___ Provided data
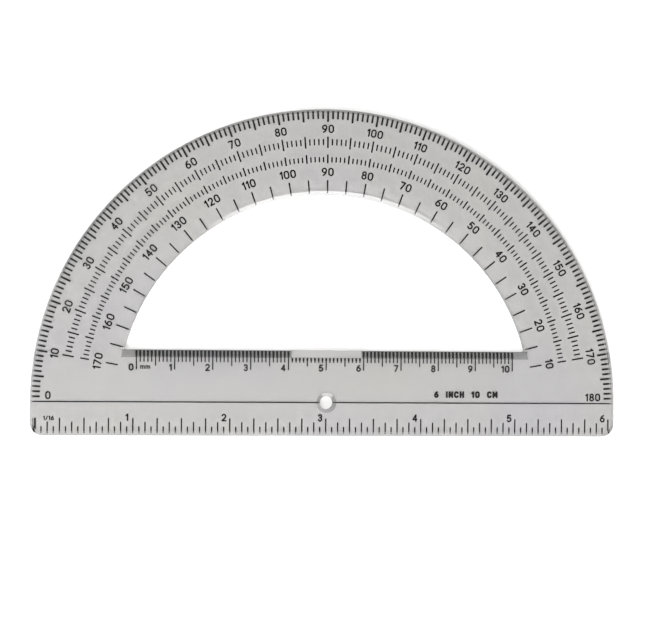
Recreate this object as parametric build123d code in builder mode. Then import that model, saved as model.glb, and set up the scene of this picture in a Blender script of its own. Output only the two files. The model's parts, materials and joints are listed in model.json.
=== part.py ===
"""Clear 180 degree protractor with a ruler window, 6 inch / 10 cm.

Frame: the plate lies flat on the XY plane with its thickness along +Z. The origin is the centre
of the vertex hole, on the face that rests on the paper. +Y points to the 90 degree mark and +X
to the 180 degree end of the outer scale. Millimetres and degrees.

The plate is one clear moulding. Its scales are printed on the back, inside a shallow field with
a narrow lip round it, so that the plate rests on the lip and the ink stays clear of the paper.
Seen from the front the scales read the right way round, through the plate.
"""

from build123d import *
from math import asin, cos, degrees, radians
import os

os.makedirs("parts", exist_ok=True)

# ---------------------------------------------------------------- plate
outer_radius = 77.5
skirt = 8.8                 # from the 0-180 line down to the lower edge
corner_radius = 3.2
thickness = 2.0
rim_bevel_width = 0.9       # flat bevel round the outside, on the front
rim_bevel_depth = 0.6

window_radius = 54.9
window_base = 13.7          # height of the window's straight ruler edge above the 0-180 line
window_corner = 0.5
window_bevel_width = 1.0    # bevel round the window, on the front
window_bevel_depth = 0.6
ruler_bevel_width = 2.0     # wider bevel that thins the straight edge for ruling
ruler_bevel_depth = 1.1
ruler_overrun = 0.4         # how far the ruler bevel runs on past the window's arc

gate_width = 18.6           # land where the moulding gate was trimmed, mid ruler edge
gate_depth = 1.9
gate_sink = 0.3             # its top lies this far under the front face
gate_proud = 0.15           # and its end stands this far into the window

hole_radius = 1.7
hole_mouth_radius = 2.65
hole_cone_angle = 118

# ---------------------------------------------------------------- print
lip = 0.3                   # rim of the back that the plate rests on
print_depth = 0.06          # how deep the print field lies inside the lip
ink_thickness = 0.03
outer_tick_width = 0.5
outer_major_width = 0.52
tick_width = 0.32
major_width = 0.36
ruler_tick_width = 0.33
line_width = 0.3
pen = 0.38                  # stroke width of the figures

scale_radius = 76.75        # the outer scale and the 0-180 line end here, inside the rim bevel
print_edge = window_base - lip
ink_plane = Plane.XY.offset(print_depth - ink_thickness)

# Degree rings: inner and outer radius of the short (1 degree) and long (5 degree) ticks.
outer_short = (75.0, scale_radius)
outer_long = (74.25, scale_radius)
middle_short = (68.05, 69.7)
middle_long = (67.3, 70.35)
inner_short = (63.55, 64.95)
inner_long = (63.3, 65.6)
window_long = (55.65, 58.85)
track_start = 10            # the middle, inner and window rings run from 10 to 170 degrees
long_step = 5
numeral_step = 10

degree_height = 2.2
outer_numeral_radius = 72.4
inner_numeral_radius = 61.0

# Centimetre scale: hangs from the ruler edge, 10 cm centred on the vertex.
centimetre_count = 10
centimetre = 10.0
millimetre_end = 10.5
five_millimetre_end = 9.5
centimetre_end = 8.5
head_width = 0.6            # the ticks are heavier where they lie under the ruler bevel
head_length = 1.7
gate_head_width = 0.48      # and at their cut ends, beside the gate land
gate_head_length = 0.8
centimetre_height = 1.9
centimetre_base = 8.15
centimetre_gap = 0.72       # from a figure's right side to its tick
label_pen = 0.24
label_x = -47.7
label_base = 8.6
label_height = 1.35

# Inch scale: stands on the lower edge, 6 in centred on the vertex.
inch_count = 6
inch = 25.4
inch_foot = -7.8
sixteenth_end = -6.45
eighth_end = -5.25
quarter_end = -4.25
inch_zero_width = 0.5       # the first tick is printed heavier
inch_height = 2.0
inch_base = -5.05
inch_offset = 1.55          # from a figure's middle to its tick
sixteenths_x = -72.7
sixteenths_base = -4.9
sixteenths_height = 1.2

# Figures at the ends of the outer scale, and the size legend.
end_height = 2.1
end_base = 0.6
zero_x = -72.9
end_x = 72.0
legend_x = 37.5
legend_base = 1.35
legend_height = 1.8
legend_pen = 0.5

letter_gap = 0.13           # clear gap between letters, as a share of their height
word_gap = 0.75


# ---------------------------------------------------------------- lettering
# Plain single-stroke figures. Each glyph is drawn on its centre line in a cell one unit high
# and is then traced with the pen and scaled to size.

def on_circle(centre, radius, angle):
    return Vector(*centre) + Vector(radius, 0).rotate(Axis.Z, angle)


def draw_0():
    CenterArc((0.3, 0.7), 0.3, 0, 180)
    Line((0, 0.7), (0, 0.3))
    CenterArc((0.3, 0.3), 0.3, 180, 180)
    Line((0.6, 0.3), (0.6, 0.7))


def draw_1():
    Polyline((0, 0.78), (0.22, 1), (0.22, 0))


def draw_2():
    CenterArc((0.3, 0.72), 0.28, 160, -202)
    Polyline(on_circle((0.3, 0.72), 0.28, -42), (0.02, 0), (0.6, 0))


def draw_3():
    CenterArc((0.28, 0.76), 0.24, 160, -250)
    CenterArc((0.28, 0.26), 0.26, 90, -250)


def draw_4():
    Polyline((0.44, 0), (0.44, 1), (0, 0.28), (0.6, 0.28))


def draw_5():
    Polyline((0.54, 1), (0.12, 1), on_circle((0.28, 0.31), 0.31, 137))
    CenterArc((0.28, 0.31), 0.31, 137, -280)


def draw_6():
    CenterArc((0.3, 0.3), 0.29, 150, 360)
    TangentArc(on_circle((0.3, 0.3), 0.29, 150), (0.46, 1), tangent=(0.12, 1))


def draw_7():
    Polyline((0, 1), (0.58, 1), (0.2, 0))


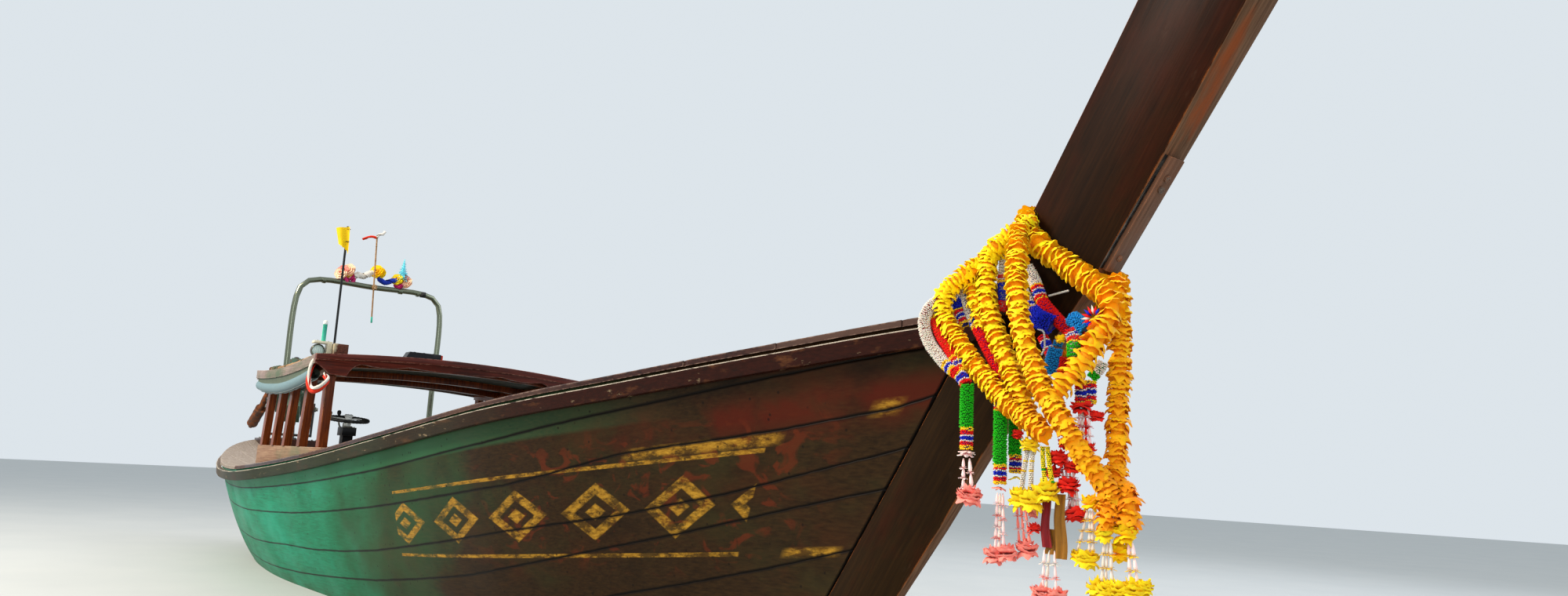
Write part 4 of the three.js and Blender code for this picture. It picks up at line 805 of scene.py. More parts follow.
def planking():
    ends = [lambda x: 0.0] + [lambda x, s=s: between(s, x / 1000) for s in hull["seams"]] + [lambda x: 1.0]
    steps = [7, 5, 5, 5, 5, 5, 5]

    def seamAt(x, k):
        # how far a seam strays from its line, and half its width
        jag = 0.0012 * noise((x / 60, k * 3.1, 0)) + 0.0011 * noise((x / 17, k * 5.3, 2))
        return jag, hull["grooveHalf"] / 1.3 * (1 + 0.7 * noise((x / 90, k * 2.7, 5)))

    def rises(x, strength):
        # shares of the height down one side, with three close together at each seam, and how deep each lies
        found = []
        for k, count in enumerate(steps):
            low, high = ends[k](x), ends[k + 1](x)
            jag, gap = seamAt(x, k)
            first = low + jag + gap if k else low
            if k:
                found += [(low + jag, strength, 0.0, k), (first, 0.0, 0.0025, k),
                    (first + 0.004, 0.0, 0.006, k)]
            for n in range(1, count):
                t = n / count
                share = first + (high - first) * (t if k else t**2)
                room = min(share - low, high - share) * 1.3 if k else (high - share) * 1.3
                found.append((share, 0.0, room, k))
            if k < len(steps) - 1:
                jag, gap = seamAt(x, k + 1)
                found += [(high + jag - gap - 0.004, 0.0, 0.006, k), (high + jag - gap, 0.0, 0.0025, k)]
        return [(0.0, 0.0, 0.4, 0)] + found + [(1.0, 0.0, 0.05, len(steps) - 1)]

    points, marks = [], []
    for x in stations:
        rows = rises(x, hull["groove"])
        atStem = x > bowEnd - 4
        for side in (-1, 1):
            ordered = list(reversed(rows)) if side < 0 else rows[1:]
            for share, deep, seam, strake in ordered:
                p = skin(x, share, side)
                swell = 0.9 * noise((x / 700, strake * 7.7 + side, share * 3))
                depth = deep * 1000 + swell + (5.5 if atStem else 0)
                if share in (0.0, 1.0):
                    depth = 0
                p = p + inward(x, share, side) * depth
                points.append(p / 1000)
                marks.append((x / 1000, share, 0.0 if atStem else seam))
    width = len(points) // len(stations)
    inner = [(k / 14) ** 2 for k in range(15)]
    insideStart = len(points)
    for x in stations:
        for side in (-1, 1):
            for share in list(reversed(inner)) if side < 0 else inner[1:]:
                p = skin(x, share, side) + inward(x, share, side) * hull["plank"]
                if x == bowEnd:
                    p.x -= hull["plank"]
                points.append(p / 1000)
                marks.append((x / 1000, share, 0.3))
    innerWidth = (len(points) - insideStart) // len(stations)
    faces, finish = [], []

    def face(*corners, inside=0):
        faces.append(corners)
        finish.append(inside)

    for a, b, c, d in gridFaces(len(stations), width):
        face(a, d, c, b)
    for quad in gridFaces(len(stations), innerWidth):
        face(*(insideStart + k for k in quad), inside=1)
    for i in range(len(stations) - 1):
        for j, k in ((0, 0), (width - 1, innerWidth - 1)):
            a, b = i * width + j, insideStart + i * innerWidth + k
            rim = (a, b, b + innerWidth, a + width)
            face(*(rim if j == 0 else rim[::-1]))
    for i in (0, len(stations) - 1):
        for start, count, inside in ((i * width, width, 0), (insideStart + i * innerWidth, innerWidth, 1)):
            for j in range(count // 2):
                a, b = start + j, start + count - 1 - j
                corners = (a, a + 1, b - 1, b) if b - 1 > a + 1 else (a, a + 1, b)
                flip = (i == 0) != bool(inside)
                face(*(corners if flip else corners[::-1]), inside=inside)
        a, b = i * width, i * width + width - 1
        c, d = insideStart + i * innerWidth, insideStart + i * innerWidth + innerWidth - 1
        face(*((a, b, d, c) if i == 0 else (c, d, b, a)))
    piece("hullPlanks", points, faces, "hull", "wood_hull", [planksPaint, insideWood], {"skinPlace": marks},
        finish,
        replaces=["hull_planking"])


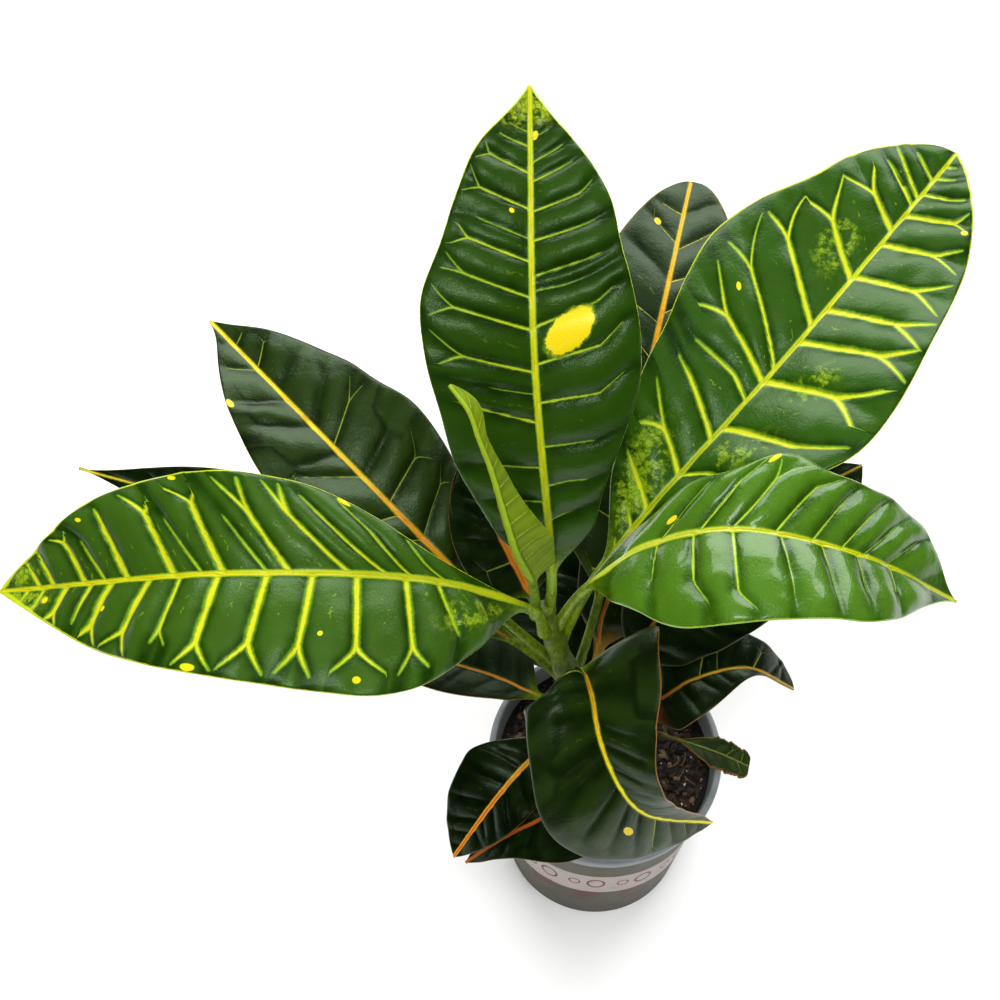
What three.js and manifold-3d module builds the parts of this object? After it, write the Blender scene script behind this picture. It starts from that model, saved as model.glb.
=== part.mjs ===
______
[Problem to solve] Gather from the records above every line containing the string "model".

[Correct result]
Recreate this object as parametric build123d code in builder mode. Then import that model, saved as model.glb, and set up the scene of this picture in a Blender script of its own. Output only the two files. The model's parts, materials and joints are listed in model.json.
What three.js and manifold-3d module builds the parts of this object? After it, write the Blender scene script behind this picture. It starts from that model, saved as model.glb.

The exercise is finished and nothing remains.